U.S. data were softer than expected overall, with April real disposable income down 0.5%, the savings rate falling to 2.6% from 3.2% in March, and Q1 GDP revised down to 1.6% from 2.0% mainly on inventories and weaker services spending. Inflation remains firm, with PCE prices up 0.4% m/m and 3.8% y/y, while core PCE came in softer in April but was revised up for Q1. Durable goods orders were still positive, but rising initial claims to 215k and continued claims to 1.786m suggest some loss of labor-market momentum and added pressure on consumers if energy prices stay elevated.

Analysis

The bigger message is not simply “slower growth,” but a late-cycle mix of consumer fragility and still-firm capex. When households are funding spend by compressing savings while real income rolls over, the first second-order effect is not a broad recessionary air pocket but margin pressure in discretionary retail, restaurants, travel, and low-end housing-related demand.
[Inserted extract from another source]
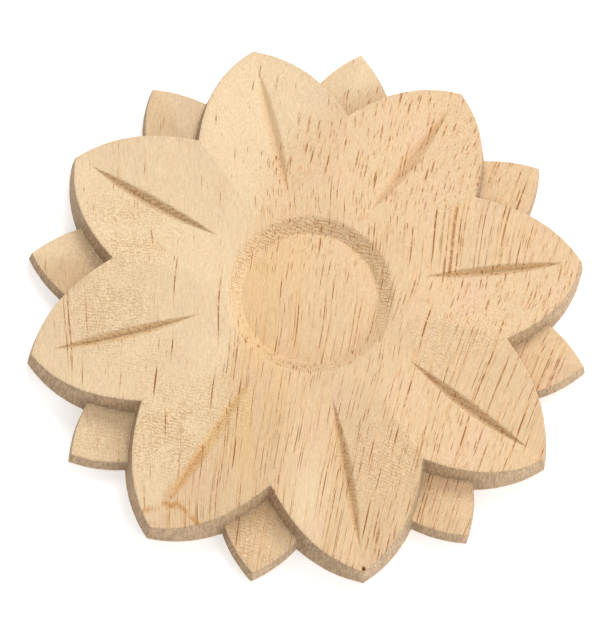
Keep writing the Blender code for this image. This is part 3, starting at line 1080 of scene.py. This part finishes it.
class ROSETTE_OT_stage(Operator):
    """Sets the floor, the light and the camera"""

    bl_idname = "rosette.stage"
    bl_label = "Set Stage"

    FLOOR_REACH = 1.5     # metres
    FLOOR_DROP = -0.1 * MM
    LAMP_WIDTH = math.radians(25)
    CLIP = (0.05, 10)     # nearest and farthest things that the camera sees, in metres

    def execute(self, context):
        studio = context.scene.rosette_studio
        self.floor(context, studio)
        self.light(context, studio)
        self.camera(context, studio)
        return {"FINISHED"}

    def floor(self, context, studio):
        mesh = bpy.data.meshes.new("studio_floor")
        corners = [(-1, -1), (1, -1), (1, 1), (-1, 1)]
        places = [(x * self.FLOOR_REACH, y * self.FLOOR_REACH, self.FLOOR_DROP) for x, y in corners]
        mesh.from_pydata(places, [], [(0, 1, 2, 3)])
        material = bpy.data.materials.new("studio_floor")
        material.use_nodes = True
        shader = material.node_tree.nodes["Principled BSDF"]
        shader.inputs["Base Color"].default_value = solid(studio.floor_colour)
        shader.inputs["Roughness"].default_value = 0.9
        shader.inputs["Emission Color"].default_value = (1, 1, 1, 1)
        shader.inputs["Emission Strength"].default_value = studio.floor_glow
        mesh.materials.append(material)
        floor = bpy.data.objects.new("studio_floor", mesh)
        context.scene.collection.objects.link(floor)

    def light(self, context, studio):
        world = bpy.data.worlds.new("even_light")
        world.use_nodes = True
        back = world.node_tree.nodes["Background"]
        back.inputs["Color"].default_value = (1, 1, 1, 1)
        back.inputs["Strength"].default_value = studio.fill_strength
        context.scene.world = world
        self.lamp(context, "key_light", studio.key_strength, studio.key_turn, studio.key_height)
        self.lamp(context, "front_light", studio.front_strength, studio.front_turn, studio.front_height)

    def lamp(self, context, name, strength, turn, height):
        """A wide, far light from a direction, given by its turn round the rosette and its height."""
        lamp = bpy.data.lights.new(name, "SUN")
        lamp.energy = strength
        lamp.angle = self.LAMP_WIDTH
        level = math.cos(height)
        towards = Vector((level * math.cos(turn), level * math.sin(turn), math.sin(height)))
        light = bpy.data.objects.new(name, lamp)
        light.rotation_euler = towards.to_track_quat("Z", "Y").to_euler()
        context.scene.collection.objects.link(light)

    def camera(self, context, studio):
        lens = bpy.data.cameras.new("studio_camera")
        lens.sensor_width = SENSOR
        lens.lens = PICTURE_FOCAL * SENSOR / max(PICTURE_SIZE)
        lens.clip_start, lens.clip_end = self.CLIP
        level = math.sin(studio.tilt)
        sight = Vector((
            level * math.cos(studio.turn), level * math.sin(studio.turn), math.cos(studio.tilt)))
        upright = Vector((math.cos(studio.upright), math.sin(studio.upright), 0))
        right = upright.cross(sight).normalized()
        up = sight.cross(right)
        pixel = studio.distance / PICTURE_FOCAL
        aside = (PICTURE_CENTRE[0] - PICTURE_SIZE[0] / 2) * pixel
        below = (PICTURE_CENTRE[1] - PICTURE_SIZE[1] / 2) * pixel
        place = sight * studio.distance - right * aside + up * below
        camera = bpy.data.objects.new("studio_camera", lens)
        camera.matrix_world = Matrix.Translation(place) @ Matrix((right, up, sight)).transposed().to_4x4()
        context.scene.collection.objects.link(camera)
        context.scene.camera = camera
        context.scene.view_settings.view_transform = "Standard"


class ROSETTE_PT_panel(Panel):
    """Lists the steps that make the rosette"""

    bl_label = "Carved Rosette"
    bl_idname = "ROSETTE_PT_panel"
    bl_space_type = "VIEW_3D"
    bl_region_type = "UI"
    bl_category = "Rosette"

    def draw(self, context):
        for step in OPERATORS:
            self.layout.operator(step.bl_idname)
        for name in GROUPS:
            group = getattr(context.scene, name)
            box = self.layout.box()
            for field in group.bl_rna.properties.keys():
                if field not in ("rna_type", "name"):
                    box.prop(group, field)


GROUPS = {"rosette_carving": RosetteCarving, "rosette_wood": RosetteWood, "rosette_studio": RosetteStudio}
OPERATORS = (ROSETTE_OT_carve, ROSETTE_OT_stage)


def register():
    for group in GROUPS.values():
        bpy.utils.register_class(group)
    for name, group in GROUPS.items():
        setattr(bpy.types.Scene, name, PointerProperty(type=group))
    for step in (*OPERATORS, ROSETTE_PT_panel):
        bpy.utils.register_class(step)


def unregister():
    for step in (*OPERATORS, ROSETTE_PT_panel):
        bpy.utils.unregister_class(step)
    for name in GROUPS:
        delattr(bpy.types.Scene, name)
    for group in GROUPS.values():
        bpy.utils.unregister_class(group)


def main():
    register()
    bpy.ops.rosette.carve()
    bpy.ops.rosette.stage()


if __name__ == "__main__":
    main()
That matters more than the headline GDP revision because firms with weak pricing power will feel a demand elasticity shock before the macro data fully turns. The most important asymmetry is energy. Elevated gasoline and utility bills act like a regressive tax, so the hit lands disproportionately on lower-income cohorts that already have the least excess savings; that argues for a faster deterioration in subprime credit, delinquencies, and promotional financing quality over the next 1-3 quarters. If energy stays high, the consumer adjustment likely shows up first in GMV-rich, margin-thin names and in freight-sensitive supply chains rather than in top-line aggregate retail measures. On the positive side, the business investment signals suggest the market may be underestimating how long industrial and defense capex can hold up even if consumption cools. Durable orders strength tied to transport and defense can support a narrow band of winners: aerospace suppliers, select industrial automation, and defense primes with backlog visibility. The risk is that this “good” capex is partly a catch-up phase and not a new acceleration; if claims keep drifting higher into June, guidance cuts could hit cyclicals before analysts revise macro forecasts. Consensus still seems too anchored to a soft-landing narrative that assumes consumers can smooth through higher prices indefinitely. The more interesting contrarian view is that the downside is not a classic demand collapse but a slow grind where spending shifts from discretionary to essentials, leaving aggregate demand looking okay while earnings breadth deteriorates. That is usually bearish for small caps, credit, and domestic cyclicals even if mega-cap indices remain resilient.